La chronique de Benchicou. Procès Sonatrach,  l’embarrassante commedia milanaise

Benchicou

S’il n’avait tenu qu’au pouvoir algérien, ce procès Sonatrach n’aurait jamais eu lieu. Ou alors  le plus tard possible. Quand les gens auront tout oublié. L’affaire Sonatrach aurait rejoint, aux oubliettes, toutes les combines qui impliquent l’entourage du Président, comme le scandale Bouricha ou le volet de l’affaire Khalifa qui traite des transferts internationaux.

Du reste, jusque là, l’affaire était gérée selon le style bien familier au clan présidentiel et qui consiste à faire mine d’avancer d’un pas et de reculer réellement de trois. L’entourage du président algérien maîtrise comme pas un, l’usage de la force d’inertie au service de la protection de ses amis.

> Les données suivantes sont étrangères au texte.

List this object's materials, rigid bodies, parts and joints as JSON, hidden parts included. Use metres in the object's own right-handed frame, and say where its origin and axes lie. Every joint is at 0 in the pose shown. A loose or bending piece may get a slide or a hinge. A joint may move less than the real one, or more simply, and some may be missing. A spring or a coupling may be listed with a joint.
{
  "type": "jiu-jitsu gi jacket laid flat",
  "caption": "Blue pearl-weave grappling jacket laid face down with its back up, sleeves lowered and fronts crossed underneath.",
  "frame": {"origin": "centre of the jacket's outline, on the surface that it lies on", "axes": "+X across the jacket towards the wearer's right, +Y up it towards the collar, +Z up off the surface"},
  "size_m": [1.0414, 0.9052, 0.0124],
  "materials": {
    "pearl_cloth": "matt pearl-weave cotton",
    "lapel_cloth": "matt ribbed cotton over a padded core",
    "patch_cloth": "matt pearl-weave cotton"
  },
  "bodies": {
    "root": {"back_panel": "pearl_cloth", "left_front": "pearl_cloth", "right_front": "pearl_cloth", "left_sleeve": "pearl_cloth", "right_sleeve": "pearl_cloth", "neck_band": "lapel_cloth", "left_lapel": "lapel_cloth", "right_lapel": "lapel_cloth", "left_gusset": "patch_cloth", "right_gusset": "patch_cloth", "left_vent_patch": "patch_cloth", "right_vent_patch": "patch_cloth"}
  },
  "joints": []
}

Mais la justice algérienne aux ordres, ne maîtrise ni l’agenda ni le dossier Sonatrach dont elle n’a pas le monopole. Elle ne peut se permettre de tergiverser après que le Procureur de Milan ait remis ses conclusions, il y a deux mois, signe que l’affaire avance de l’autre côté de la Méditerranée.

Alors, comment trancher dans cette affaire de Sonatrach sans impliquer les plus hautes autorités de l’État algérien ?

C’est à ce casse-tête que se trouvent confrontés les juges algériens chargés d’animer ce qu’il faut bien appeler une mise en scène judiciaire appelée à se solder, comme de coutume, par l’incarcération de quelques lampistes et la relaxe des vrais coupables, en majorité des proches du cercle présidentiel. Une autre supercherie judiciaire Khalifa, en somme, serait-on tenté de dire.

Sauf que… Sauf que, pour la première fois, en effet, le sort d’une enquête sur un scandale algérien ne dépend pas exclusivement de la justice algérienne mais aussi, et surtout, d’une magistrature étrangère qui traite concomitamment le dossier, sur laquelle Alger n’a aucune prise et dont les deux pilotes, Fabio De Pasquale et Sergio Spadaro sont réputés être des procureurs inflexibles. Ils seraient décidés à aller le plus loin possible pour faire la lumière sur cette grande rapine qui a provoqué un véritable séisme en Italie. Des dirigeants de la filiale du géant ENI viennent d’être limogés et l’opinion publique suit avec attention cette nouvelle affaire de corruption dont elle redoute qu’elle n’ait des ramifications avec la mafia.

Comment conduire un procès où les enquêteurs algériens et italiens ne parlent pas des mêmes personnes et peut-être pas de la même affaire ? Pour la justice algérienne, le coupable central dans cette affaire s’appelle Mohamed Meziane, l’ex-PDG de Sonatrach. Nulle évocation des proches du président de la République. Alger a sa liste de lampistes qu’on ne retrouve, curieusement, pas chez les juges de Milan. Ces derniers accusent des proches de Bouteflika. Ils l’ont confirmé en janvier dernier quand ils mirent en cause, dans leur conclusions, au grand désappointement des autorités algériennes, Farid Bedjaoui, présenté comme intermédiaire de Saipem en Algérie et bras droit de l’ex-ministre de l’Energie Chakib Khelil. Qui dit Bejaoui dit Khelil, qui dit Khelil dit…Bouteflika ! C’est pourquoi le pouvoir n’était pas pressé de juger Mohamed Meziane.

On avait visiblement peur de ce qu’il avait à dire.  Mohamed Meziane travaillait sous les ordres de Chakib Khelil et avait certainement des révélations à faire à la barre. Alors, mieux valait retarder le procès…

Le clan Bouteflika avait réussi à « relativiser » l’affaire et donné instruction aux magistrats algériens de la décriminaliser et de la classer en affaire correctionnelle ! Autrement dit, selon les solides traditions mafieuses qui sont en cours depuis 1999, faire en sorte qu’elle soit « dégonflée » petit à petit. Mais l’intrusion du duo De Pasquale – Spadaro a tout bouleversé. Certains craignent qu’ils n’arrivent au sommet de l’Etat algérien. Il fallait bien qu’arrive le jour où un pouvoir douteux s’expose au monde moderne.

C’est donc contraints et forcés que les magistrats algériens vont « statuer » sur une affaire explosive dans laquelle, à la différence du scandale Khalifa, le délit des proches du Président est bien avéré ! La justice algérienne est entrée dans un procès à reculons. Il va falloir en sortir, maintenant. Si sortie il y a.